The goal is that as soon as a developer checks in changes, these are immediately built into the full product on a build server and a sequence of automated tests are run on that build to catch any introduced problems. There are other longer running automated tests that are run less frequently to also catch problems.

To perform the continuous builds and to run much of our automated tests we use “Hudson” (http://wiki.hudson-ci.org/display/HUDSON/Meet+Hudson). Hudson is an extremely powerful and configurable system to continuously build the complete product. It knows all the project dependencies and knows what to build when things change.  Hudson builds on many other tools like Ant (similar to make or nmake) and Ivy among others to get things done (http://java-source.net/open-source/build-systems). The key thing is that it builds the complete Accpac system, not just a single module. Hudson also has the ability to track metrics so we get a graph of how the tests are running, performance metrics, lines of code metrics, etc. And this is updated on every build. Invaluable information for us to review.

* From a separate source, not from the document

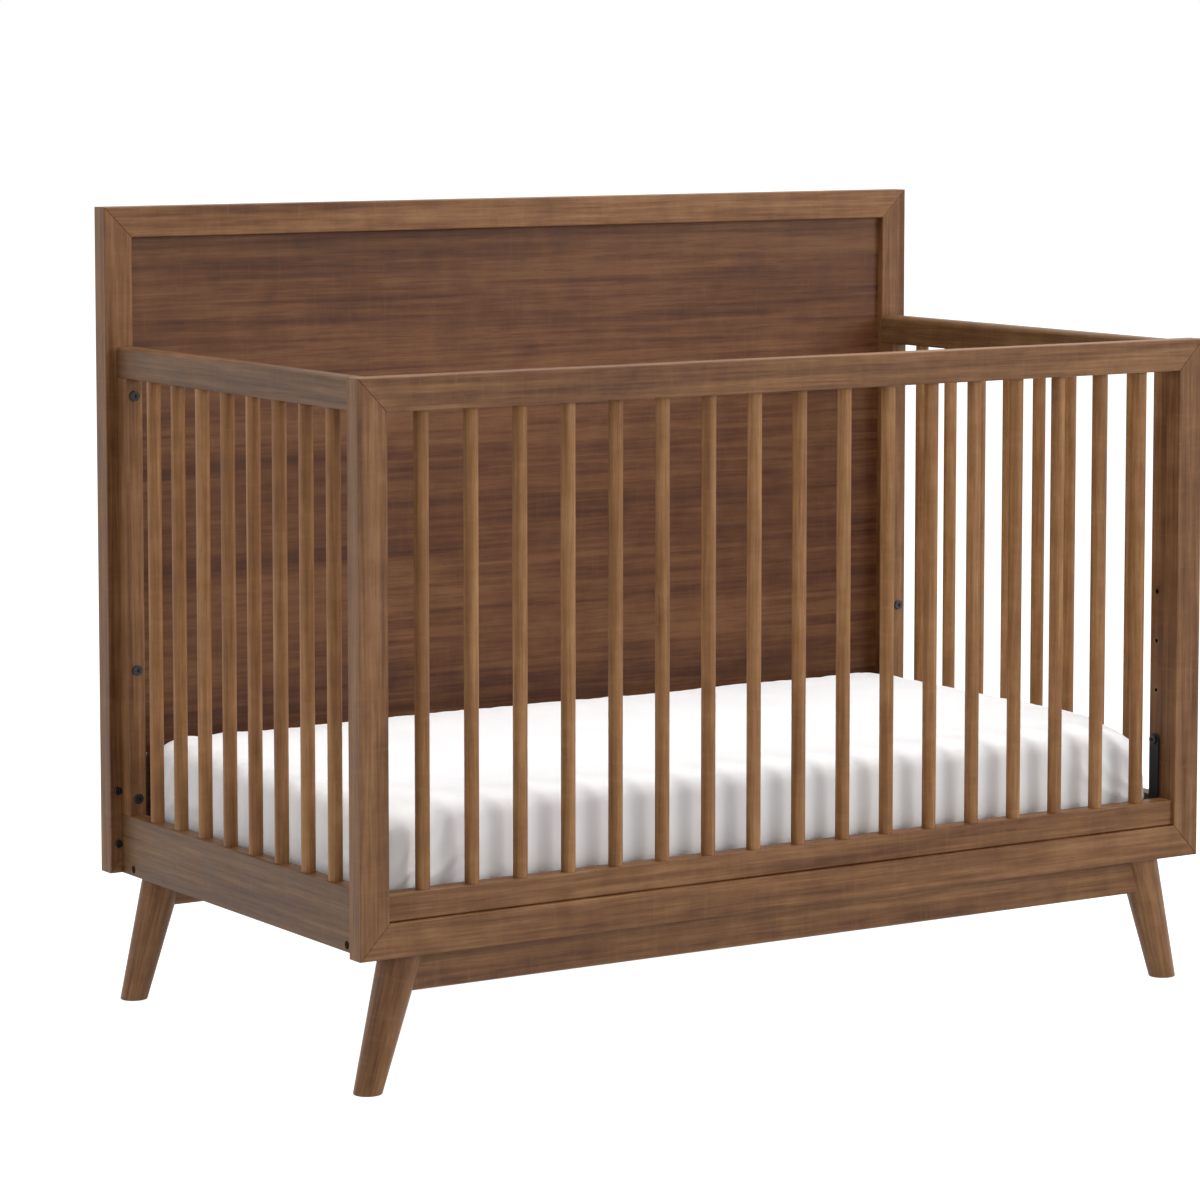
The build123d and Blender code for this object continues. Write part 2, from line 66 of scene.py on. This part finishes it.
# Mattress and sheet
VOXEL = 0.008
START_INSET = 0.002  # the pad swells, so it starts smaller than the room it has
CLOTH_FRAMES = 20
CLOTH_PRESSURE = 4.0
MOVE_CAP = 0.004
SHEET_THICK = 0.0007
CORE_GAP = 0.003
HEM_REACH = 0.09
CORNER_PULL = 0.009  # how far the sheet pulls each upright corner out square
CORNER_SOFT = 0.13  # how far from a corner its droop begins
CORNER_PULL_REACH = 0.06
FAN_DEPTH = 0.0016  # creases that fan out from each lower corner
FAN_CREASES = 17
FAN_MIDDLE = 0.12
FAN_REACH = 0.13
EDGE_MIDDLE = 0.018  # how far in from the side the edge creases are deepest
EDGE_REACH = 0.07
SLANT_DEPTH = 0.0015
FINE_DEPTH = 0.0010
BROAD_DEPTH = 0.0016
RIPPLE_DEPTH = 0.0007
LOOSE_X = 0.004  # how far past the CAD mattress the cloth may reach
LOOSE_Y = 0.002
LOOSE_Z = 0.0004
HEM_WAVE = 0.006
# Droop of each top corner: (side of X, side of Y) to a height
CORNER_DROOP = {(1, -1): 0.026, (-1, -1): 0.020, (1, 1): 0.006, (-1, 1): 0.004}


# ---------------------------------------------------------------- node helpers
class Graph:
    """A material's node tree, built one node at a time."""

    def __init__(self, name):
        self.material = bpy.data.materials.new(name)
        self.material.use_nodes = True
        self.tree = self.material.node_tree
        self.tree.nodes.clear()
        self.output = self.add("ShaderNodeOutputMaterial")
        self.shader = self.add("ShaderNodeBsdfPrincipled")
        self.link(self.shader.outputs["BSDF"], self.output.inputs["Surface"])

    def add(self, kind, **values):
        node = self.tree.nodes.new(kind)
        for key, value in values.items():
            setattr(node, key, value)
        return node

    def link(self, source, target):
        self.tree.links.new(source, target)

    def feed(self, socket, value):
        """Sets a socket to a number, or links it to another socket."""
        if isinstance(value, bpy.types.NodeSocket):
            self.link(value, socket)
        else:
            socket.default_value = value

    def place(self, scale, turn=(0, 0, 0), shift=(0, 0, 0)):
        coordinates = self.add("ShaderNodeTexCoord")
        mapping = self.add("ShaderNodeMapping")
        self.link(coordinates.outputs["Object"], mapping.inputs["Vector"])
        mapping.inputs["Location"].default_value = shift
        mapping.inputs["Rotation"].default_value = turn
        mapping.inputs["Scale"].default_value = scale
        return mapping.outputs["Vector"]

    def noise(self, vector, scale, detail=3.0, roughness=0.55, distortion=0.0):
        node = self.add("ShaderNodeTexNoise")
        self.link(vector, node.inputs["Vector"])
        node.inputs["Scale"].default_value = scale
        node.inputs["Detail"].default_value = detail
        node.inputs["Roughness"].default_value = roughness
        node.inputs["Distortion"].default_value = distortion
        return node.outputs["Fac"]

    def math(self, operation, a, b=0.0, clamp=False):
        node = self.add("ShaderNodeMath", operation=operation, use_clamp=clamp)
        self.feed(node.inputs[0], a)
        self.feed(node.inputs[1], b)
        return node.outputs[0]

    def vector_math(self, operation, a, b):
        node = self.add("ShaderNodeVectorMath", operation=operation)
        self.feed(node.inputs[0], a)
        self.feed(node.inputs[1], b)
        return node.outputs[0]

    def span(self, value, low, high, out_low=0.0, out_high=1.0):
        node = self.add("ShaderNodeMapRange")
        self.feed(node.inputs["Value"], value)
        node.inputs["From Min"].default_value = low
        node.inputs["From Max"].default_value = high
        node.inputs["To Min"].default_value = out_low
        node.inputs["To Max"].default_value = out_high
        return node.outputs["Result"]

    def ramp(self, value, stops):
        node = self.add("ShaderNodeValToRGB")
        elements = node.color_ramp.elements
        while len(elements) < len(stops):
            elements.new(0.5)
        for element, (position, colour) in zip(elements, stops):
            element.position = position
            element.color = (*colour, 1.0)
        self.feed(node.inputs["Fac"], value)
        return node.outputs["Color"]

    def mix(self, factor, a, b, blend="MIX"):
        node = self.add("ShaderNodeMix", data_type="RGBA", blend_type=blend)
        self.feed(node.inputs["Factor"], factor)
        self.feed(node.inputs["A"], a if isinstance(a, bpy.types.NodeSocket) else (*a, 1.0))
        self.feed(node.inputs["B"], b if isinstance(b, bpy.types.NodeSocket) else (*b, 1.0))
        return node.outputs["Result"]

    def bump(self, height, strength, distance):
        node = self.add("ShaderNodeBump")
        node.inputs["Strength"].default_value = strength
        node.inputs["Distance"].default_value = distance
        self.link(height, node.inputs["Height"])
        self.link(node.outputs["Normal"], self.shader.inputs["Normal"])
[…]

The first level of automated testing are the “unit tests” (http://en.wikipedia.org/wiki/Unit_testing). These are tests that are included with the source code. They are short tests where each test should run in under 1 second. They are also self contained and don’t rely on the rest of the system being present. If other components are required, they are “mocked” with tools like easy-mock (http://easymock.org/). Mocking is a process of simulating the presence of other system components. One nice thing about “mocking” is that it makes it easy to introduce error conditions, since the mocking component can easily just return error codes. The unit tests are run as part of building each and every module. They provide a good level of confidence that a programmer hasn’t completely broken a module with the changes they are checking in to source control.

The next level of automated tests are longer running. When the Quality Assurance (QA) department first tests a new module, they write a series of test plans, the automation team takes these and transfers as many of these as possible to automated test scripts. We use Selenium (http://en.wikipedia.org/wiki/Selenium_(software)), which is a powerful scripting engine that drivers an Internet Browser simulating actual users. These tests are run over night to ensure everything is fine. We have a subset of these call the BVT (Build Validation Test) that runs against every build as a further smoke test to ensure things are ok.

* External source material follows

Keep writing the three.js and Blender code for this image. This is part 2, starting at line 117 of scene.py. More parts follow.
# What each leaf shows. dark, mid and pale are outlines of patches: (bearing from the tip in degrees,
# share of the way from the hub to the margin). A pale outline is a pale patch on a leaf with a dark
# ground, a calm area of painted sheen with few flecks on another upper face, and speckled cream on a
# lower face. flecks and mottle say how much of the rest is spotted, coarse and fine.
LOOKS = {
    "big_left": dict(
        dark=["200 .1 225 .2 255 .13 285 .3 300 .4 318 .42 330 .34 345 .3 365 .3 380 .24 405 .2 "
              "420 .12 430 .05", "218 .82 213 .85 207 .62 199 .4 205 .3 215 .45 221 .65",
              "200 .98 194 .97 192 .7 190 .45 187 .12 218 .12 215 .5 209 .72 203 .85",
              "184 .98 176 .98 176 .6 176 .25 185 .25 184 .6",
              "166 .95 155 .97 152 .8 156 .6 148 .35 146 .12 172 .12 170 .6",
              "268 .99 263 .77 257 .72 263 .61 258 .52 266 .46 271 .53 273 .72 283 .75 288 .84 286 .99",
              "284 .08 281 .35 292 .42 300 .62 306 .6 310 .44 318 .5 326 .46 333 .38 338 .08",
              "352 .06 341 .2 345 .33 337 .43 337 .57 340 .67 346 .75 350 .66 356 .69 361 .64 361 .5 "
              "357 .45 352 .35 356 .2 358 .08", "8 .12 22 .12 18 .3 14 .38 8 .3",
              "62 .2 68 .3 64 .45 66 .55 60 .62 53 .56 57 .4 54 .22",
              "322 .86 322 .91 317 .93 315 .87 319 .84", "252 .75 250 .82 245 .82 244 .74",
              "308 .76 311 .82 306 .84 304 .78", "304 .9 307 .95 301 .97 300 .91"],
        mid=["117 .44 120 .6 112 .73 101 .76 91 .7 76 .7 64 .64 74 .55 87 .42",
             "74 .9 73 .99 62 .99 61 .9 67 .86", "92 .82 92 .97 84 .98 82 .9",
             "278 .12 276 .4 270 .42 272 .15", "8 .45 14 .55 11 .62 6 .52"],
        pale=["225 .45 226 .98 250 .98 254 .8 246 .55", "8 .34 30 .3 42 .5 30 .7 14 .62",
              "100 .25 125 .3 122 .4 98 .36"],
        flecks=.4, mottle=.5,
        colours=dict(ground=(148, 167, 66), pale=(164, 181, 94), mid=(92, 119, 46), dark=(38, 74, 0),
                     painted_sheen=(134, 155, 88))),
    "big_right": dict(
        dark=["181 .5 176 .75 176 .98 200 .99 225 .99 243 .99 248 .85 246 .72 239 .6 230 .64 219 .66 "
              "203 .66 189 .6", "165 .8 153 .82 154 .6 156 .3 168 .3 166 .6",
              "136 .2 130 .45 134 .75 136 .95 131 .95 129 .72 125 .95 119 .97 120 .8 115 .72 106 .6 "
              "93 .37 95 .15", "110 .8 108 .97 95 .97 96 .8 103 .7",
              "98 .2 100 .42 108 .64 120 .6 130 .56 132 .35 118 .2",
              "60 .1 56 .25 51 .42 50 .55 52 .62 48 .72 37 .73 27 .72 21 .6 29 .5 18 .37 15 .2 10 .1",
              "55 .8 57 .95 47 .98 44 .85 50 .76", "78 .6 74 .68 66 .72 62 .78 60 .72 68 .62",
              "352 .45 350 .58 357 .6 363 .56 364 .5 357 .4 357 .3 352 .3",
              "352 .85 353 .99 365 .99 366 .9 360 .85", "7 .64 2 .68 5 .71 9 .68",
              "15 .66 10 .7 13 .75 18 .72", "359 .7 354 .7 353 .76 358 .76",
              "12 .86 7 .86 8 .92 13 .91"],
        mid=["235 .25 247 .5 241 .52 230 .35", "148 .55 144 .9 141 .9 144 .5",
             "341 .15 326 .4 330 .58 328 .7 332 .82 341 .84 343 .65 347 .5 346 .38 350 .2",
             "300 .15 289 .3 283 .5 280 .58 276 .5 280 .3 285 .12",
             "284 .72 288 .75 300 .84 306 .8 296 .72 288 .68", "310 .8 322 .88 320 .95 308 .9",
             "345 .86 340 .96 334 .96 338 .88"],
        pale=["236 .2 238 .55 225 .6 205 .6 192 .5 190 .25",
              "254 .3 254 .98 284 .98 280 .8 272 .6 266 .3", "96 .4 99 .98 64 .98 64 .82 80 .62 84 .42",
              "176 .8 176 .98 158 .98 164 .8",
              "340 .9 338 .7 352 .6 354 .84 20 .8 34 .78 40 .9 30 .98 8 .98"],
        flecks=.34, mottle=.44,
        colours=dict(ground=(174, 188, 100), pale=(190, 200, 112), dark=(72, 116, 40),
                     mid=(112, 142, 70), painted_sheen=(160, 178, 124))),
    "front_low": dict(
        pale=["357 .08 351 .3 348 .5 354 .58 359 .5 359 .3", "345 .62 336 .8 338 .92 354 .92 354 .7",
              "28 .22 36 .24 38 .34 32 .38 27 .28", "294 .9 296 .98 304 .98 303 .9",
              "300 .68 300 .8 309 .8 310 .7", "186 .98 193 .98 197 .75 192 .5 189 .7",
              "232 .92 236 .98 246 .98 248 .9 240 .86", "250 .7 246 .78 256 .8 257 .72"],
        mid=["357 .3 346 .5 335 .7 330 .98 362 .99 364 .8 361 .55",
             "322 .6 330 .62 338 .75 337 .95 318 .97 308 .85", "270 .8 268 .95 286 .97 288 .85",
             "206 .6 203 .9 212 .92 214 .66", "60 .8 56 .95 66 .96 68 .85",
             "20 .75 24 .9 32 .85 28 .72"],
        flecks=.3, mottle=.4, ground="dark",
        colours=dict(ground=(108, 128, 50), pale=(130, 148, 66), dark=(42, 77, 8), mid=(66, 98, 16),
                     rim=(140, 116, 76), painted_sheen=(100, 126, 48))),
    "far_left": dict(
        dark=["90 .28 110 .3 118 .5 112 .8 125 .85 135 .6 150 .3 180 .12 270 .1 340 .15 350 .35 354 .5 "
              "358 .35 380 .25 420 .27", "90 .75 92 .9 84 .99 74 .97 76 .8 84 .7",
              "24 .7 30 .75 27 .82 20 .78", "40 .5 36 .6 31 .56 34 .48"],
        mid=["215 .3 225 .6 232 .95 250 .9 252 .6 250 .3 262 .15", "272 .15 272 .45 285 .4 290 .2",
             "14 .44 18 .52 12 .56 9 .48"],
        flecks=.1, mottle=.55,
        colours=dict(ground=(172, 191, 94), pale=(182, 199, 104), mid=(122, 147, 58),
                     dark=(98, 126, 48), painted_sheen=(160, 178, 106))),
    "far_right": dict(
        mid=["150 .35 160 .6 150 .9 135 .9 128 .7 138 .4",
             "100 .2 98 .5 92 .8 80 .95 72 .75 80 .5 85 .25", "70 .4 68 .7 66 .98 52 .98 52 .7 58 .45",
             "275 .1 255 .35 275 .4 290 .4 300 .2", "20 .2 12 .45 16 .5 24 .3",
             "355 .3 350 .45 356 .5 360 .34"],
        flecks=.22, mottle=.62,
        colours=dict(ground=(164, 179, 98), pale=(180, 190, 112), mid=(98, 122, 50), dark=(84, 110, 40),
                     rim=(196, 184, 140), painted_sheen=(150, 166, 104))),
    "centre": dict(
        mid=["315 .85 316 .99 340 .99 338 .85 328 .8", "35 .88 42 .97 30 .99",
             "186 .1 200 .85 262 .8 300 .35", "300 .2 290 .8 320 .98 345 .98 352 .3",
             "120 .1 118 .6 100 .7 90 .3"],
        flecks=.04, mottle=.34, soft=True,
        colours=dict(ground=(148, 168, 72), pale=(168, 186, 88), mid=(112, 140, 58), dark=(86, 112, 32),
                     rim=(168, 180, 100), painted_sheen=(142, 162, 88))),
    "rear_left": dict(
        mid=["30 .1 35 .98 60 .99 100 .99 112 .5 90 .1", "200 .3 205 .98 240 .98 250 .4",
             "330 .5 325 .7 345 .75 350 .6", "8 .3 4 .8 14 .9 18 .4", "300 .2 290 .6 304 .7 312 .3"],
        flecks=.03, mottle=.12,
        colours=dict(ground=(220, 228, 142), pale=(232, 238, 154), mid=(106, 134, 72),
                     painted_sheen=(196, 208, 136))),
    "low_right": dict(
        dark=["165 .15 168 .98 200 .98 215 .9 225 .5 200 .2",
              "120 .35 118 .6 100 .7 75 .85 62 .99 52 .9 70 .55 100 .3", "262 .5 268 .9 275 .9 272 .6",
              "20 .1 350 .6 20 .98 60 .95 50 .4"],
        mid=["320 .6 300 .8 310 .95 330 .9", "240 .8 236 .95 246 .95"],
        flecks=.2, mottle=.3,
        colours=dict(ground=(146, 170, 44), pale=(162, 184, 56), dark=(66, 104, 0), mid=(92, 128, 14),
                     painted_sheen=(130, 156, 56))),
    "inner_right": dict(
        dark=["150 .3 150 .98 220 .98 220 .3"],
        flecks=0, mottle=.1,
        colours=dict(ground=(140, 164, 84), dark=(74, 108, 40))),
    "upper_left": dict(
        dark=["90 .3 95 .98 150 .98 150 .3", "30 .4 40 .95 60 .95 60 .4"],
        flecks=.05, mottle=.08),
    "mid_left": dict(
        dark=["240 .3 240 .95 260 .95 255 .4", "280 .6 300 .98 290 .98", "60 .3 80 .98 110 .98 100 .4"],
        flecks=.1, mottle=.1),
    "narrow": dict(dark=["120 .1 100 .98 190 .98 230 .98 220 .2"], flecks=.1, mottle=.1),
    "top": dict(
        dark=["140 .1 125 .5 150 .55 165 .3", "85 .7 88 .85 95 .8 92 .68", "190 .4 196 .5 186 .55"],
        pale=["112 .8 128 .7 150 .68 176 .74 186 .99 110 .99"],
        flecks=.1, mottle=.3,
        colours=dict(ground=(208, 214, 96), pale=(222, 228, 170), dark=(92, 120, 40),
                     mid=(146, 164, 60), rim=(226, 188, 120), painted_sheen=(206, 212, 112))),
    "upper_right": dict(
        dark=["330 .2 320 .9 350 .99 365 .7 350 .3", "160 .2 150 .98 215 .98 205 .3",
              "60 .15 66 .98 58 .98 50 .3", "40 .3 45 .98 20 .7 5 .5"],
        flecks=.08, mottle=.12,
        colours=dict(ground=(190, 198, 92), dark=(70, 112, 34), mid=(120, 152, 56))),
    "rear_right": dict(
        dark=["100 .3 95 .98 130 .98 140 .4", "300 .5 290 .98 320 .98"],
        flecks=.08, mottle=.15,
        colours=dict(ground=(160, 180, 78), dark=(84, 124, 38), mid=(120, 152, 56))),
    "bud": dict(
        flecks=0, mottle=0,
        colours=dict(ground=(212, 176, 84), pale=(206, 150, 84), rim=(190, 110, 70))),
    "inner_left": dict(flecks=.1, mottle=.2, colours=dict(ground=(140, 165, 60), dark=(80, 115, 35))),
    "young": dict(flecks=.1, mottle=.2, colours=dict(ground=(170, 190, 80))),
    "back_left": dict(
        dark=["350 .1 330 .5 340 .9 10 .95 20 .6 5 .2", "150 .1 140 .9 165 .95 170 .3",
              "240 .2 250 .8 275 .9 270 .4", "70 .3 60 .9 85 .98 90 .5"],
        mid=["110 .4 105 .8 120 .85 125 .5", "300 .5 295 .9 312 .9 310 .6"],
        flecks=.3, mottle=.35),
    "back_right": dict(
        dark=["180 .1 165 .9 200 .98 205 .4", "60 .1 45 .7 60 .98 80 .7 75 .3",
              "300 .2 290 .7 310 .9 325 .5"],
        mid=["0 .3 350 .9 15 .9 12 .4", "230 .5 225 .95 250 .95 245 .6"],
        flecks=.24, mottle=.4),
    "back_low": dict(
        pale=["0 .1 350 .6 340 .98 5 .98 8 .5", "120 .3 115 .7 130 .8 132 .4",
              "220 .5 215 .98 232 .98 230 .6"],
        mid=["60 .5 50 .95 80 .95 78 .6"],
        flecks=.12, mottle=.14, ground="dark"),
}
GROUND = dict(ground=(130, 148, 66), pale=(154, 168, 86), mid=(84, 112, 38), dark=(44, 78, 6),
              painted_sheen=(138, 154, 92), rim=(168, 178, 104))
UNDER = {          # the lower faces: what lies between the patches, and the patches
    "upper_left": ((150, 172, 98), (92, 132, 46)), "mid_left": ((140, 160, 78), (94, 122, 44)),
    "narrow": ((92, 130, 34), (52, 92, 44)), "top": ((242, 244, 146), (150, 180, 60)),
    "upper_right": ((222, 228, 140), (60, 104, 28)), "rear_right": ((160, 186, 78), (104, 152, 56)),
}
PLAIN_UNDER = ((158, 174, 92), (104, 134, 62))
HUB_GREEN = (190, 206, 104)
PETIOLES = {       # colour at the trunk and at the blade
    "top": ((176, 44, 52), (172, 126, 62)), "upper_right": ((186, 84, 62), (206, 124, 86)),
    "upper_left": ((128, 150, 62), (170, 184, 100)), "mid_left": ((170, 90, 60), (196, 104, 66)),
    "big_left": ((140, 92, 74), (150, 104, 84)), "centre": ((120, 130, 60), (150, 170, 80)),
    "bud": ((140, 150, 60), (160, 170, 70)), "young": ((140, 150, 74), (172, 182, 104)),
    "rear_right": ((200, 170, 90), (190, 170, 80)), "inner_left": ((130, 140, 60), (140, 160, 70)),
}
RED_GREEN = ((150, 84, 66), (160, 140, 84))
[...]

All the tests so far are functional. They test whether the program is functioning properly. But further testing is required to ensure performance, scalability, reliability and multi-user are fine. We record the time taken for all the previous tests, so sometime they can detect performance problems, but they aren’t the main line of defense. We use the tool JMeter (http://jakarta.apache.org/jmeter/) to test multi-user scalability. JMeter is a powerful tool that simulates any number of client’s accessing a server. This tool tests the server by generating SData HTTP requests from a number of workstations and bombarding the server with them. A very powerful tool. For straight performance we use VBA macros that access the Accpac Business Logic Layer to write large numbers of transaction or very large transactions, which are all timed to make sure performance is fine.

We still rely heavily on manual QA testers to devise new tests and to find unique ways to break the software, but once they develop the tests we look to automate them so they can be performed over and over without boring a QA tester to death. Automated testing is a vibrant area of computer science where new techniques are always being devised. For instance we are looking at incorporating “fuzz testing” (http://en.wikipedia.org/wiki/Fuzz_testing) into our automated test suites. This technique if often associated with security testing, but it is proving quite useful for generalized testing as well. Basically fuzz testing takes the more standard automated test suites and adds variation, either by knowing how to vary input to cause problems, or just running for a long time trying all possible combinations.

As we incorporate all these testing strategies into our SDLC (Software Development Life Cycle) we hope to make Accpac more reliable and to make each release more trouble free than the previous.